Night Watchman: How’s the insurance business, Mr. Neff?
Neff: Okay.
Night watchman: They wouldn’t ever sell me any. They say I’ve got something loose in my heart. I say it’s rheumatism.
Neff (Scarcely listening): Uh-huh.
Night watchman looks around at him, turns away again, and the elevator stops.
Night Watchman (Surly): Twelve. *
The insurance industry lives and dies by numbers and probabilities. They are making a bet you and I won’t die in the next 90 days, won’t run our car into a tree, won’t have a house fire. In order to survive, they need to know how likely each of those is. In what have to be two of the only movie scenes that make insurance actuarial statistics seem really cool, in Double Indemnity Barton Keyes (Edward G. Robinson) first recites an ode to claims adjusters:
“To me a claims man is a surgeon, and that desk is an operating table, and those pencils are scalpels and bone chisels. And those papers are not just forms and statistics and claims for compensation. They’re alive with drama, with twisted hopes and crooked dreams. A claims man, Walter, is a doctor and a blood-hound and a cop and a judge and a jury and a father confessor all in one.” **
Keyes later rattles off (by my count) twenty-eight different actuarial categories of suicide (“suicide by poison, subdivided by type of poison, such as corrosive, irritant, systemic…”) and then concludes “Of all the cases on record there’s not a single case of suicide by leap from the rear end of a moving train.”

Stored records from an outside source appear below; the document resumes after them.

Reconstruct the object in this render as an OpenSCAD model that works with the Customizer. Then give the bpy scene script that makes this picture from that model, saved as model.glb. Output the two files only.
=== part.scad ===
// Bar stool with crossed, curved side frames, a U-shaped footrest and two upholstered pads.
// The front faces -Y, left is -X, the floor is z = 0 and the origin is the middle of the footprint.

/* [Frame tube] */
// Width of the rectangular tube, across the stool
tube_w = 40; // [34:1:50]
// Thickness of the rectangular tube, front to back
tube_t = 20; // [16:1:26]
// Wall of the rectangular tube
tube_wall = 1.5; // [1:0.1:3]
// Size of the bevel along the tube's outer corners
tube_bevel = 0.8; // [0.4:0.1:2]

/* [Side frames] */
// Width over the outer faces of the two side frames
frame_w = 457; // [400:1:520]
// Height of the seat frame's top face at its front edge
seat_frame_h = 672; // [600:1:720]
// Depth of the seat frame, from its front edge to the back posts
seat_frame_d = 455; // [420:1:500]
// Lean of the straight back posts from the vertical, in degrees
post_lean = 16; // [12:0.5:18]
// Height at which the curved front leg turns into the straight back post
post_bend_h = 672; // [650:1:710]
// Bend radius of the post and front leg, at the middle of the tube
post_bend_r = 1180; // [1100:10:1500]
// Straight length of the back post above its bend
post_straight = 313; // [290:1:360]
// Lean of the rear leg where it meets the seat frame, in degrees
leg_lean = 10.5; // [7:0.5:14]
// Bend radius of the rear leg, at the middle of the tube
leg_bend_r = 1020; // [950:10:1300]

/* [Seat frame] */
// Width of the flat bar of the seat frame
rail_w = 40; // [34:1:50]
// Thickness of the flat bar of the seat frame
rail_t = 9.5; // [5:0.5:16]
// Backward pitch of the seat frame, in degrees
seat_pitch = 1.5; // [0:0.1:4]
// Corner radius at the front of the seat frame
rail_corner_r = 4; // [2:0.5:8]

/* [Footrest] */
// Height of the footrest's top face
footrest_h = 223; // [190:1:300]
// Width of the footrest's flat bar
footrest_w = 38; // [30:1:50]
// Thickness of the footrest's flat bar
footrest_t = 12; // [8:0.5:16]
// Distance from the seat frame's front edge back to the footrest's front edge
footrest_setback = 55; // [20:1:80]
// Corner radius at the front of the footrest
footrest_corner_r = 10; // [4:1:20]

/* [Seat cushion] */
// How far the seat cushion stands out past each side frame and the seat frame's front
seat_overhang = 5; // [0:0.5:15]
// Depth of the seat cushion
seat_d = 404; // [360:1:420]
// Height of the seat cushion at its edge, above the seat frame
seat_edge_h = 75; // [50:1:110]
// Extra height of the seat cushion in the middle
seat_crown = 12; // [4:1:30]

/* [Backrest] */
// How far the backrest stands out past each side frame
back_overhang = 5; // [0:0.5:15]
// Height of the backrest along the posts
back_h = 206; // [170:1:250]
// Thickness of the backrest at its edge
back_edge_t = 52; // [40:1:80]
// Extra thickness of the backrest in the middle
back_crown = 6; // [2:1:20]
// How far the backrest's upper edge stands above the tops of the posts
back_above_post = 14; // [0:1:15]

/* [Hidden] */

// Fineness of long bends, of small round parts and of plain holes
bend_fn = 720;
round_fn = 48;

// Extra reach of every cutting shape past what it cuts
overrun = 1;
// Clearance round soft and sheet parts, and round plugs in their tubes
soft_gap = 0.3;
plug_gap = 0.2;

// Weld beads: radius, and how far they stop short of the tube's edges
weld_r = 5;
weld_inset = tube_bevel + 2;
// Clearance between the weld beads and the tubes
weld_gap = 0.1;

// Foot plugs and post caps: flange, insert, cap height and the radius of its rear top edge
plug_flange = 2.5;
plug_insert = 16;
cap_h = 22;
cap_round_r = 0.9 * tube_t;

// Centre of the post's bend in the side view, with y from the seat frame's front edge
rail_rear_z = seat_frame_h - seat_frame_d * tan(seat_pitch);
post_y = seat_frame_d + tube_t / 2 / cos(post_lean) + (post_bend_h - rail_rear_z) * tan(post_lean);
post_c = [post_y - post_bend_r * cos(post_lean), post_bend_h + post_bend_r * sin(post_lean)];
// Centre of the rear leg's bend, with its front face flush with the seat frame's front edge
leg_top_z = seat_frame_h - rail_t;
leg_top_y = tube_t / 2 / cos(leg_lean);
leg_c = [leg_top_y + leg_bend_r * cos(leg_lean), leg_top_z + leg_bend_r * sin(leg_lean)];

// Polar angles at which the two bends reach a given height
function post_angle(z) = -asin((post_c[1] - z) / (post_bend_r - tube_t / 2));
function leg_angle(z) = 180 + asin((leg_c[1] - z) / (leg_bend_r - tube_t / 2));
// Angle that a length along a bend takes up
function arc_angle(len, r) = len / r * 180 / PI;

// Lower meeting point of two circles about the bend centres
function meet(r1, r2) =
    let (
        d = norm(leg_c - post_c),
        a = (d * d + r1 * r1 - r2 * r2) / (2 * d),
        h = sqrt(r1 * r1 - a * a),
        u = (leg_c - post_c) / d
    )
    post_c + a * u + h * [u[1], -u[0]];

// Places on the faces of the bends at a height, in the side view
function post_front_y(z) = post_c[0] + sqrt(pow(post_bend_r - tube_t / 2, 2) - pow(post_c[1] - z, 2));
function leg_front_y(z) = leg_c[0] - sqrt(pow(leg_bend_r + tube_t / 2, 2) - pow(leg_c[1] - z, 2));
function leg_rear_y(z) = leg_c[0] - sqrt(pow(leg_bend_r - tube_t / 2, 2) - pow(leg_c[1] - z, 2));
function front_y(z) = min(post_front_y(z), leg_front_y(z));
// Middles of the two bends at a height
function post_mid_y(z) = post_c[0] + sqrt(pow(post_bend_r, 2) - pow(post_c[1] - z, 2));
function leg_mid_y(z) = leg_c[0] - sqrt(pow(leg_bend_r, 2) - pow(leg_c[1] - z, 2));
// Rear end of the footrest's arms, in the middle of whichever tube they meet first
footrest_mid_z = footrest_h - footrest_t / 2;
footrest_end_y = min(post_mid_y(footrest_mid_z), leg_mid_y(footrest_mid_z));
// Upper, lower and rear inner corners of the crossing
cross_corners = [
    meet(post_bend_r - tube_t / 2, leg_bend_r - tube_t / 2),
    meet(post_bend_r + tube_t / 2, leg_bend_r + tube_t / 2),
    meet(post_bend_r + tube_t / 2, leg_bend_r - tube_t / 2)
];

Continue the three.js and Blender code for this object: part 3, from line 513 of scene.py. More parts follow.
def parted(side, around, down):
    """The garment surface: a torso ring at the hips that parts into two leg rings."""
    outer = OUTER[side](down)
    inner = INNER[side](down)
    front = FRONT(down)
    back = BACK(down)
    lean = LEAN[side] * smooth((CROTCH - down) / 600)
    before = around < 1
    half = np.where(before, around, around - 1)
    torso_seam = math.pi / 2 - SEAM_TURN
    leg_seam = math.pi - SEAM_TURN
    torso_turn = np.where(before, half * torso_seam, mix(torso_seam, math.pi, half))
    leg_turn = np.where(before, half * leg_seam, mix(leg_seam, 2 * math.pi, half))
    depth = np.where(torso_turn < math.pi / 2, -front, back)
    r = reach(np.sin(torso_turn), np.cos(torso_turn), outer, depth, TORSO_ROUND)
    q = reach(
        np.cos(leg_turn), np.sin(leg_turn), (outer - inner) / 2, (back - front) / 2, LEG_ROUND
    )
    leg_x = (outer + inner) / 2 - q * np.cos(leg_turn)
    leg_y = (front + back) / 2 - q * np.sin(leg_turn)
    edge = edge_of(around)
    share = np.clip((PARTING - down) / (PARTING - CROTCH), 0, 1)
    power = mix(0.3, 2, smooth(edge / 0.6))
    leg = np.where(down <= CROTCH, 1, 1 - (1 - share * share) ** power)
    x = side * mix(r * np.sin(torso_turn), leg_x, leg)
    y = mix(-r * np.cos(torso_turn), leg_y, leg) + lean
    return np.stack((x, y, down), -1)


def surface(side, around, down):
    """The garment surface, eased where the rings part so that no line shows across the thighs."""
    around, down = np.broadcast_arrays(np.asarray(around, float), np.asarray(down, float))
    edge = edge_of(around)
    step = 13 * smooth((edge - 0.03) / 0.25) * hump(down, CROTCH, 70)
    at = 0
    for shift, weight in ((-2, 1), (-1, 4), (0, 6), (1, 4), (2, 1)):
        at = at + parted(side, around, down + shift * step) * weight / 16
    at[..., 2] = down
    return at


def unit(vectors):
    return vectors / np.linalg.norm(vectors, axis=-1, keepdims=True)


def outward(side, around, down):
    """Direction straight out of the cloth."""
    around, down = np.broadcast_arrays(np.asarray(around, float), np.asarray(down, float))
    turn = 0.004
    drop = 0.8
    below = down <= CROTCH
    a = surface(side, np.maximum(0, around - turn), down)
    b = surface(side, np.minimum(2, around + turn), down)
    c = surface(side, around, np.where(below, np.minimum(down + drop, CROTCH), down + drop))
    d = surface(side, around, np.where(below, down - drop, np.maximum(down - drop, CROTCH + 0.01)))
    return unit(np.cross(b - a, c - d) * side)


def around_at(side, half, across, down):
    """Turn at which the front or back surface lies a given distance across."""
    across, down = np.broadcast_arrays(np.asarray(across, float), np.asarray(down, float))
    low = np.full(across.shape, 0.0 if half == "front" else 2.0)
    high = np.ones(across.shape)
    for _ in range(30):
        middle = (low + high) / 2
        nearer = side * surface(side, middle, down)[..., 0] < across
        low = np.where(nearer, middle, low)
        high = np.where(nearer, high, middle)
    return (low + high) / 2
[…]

A crucial economic problem behind all of these numbers is that individuals may have differences in how likely they are to generate a claim. The differences are typically unobservable ( a driver's inherent skill and care in driving) but perhaps correlated across the population with things we can observe (look at what happens to the automobile insurance rates of young men when they get married). Or, they could be directly observable (a person's accident record). And, depending on the particulars of how a policy is crafted and priced, the actual probabilities of a claim of the people who buy the policy maybe higher than that of the general population. This is called the adverse selection problem, and it’s why the Night Watchman couldn’t buy life insurance (at least not at a price he was willing to pay). It isn’t just in the movies. Dealing with the adverse selection problem is a responsibility of being a good steward of resources if you are in that business. And, I think it’s one of the thorniest problems in the health insurance debate.
As I’ve followed the discussion of different proposals on health insurance, I keep seeing the adverse selection popping up like Whack-A-Mole. In proposals to move to more competition in health insurance, making the market look more like other kinds of insurance, a question that can’t be avoided is the following: “If we re-boot the nation’s health care system to a more-market oriented approach, what do we do with the people who are already sick? Who will sell them insurance (or otherwise pay for their medical needs)?” As Christians we have an explicit Biblical mandate to worry about this problem.
One historical solution to adverse selection has been group ratings. The insurance company sells to an entire category of customers large enough that there is little adverse selection relative to representative groups in the population (or at least the level of adverse is manageable). But this is one of the historical forces behind why we have employer-based health care. (It’s not by any means the only such reason, as I’ll discuss in the next installment). On the other hand, health care economist Scott Harrington argues that one of the reasons that the Obama administration’s “public option” will inevitably produce something close to a single-payer government monopoly is “the fixation of many reform proponents on attempting to ensure that no person's premiums or coverage terms will be related to health status.” If health status plays no role in setting premiums, we have abandoned the idea of health “insurance” and simply have a system of bureaucratically rationed socialized health care.
To me, the trick, economically, politically, and as a matter of Christian morality, is to come up with some system that is informed by our successes and failures in how we deal with similar problems in areas like bad drivers in automobile insurance and special geographical conditions (flooding, hurricanes, earthquakes, wildfires) in homeowners’ insurance. This could involve using some of the same institutions. Or, it could involve Christians thinking outside of the 20/21st century box, and returning to ideas of private cooperative religious institutions that once flourished in the
* ) Screenplay by Billy Wilder and Raymond Chandler, based on the novel by James M. Cain. Available at www.imsdb.com.
** ) As a mea culpa, economists (among others) should admit that we missed the fact that mortgage documents tell stories of real drama of real people, and that 1000 banks each owning 1/1000 th of 1000 mortgages does not create the same incentives as 1000 banks each owning one mortgage.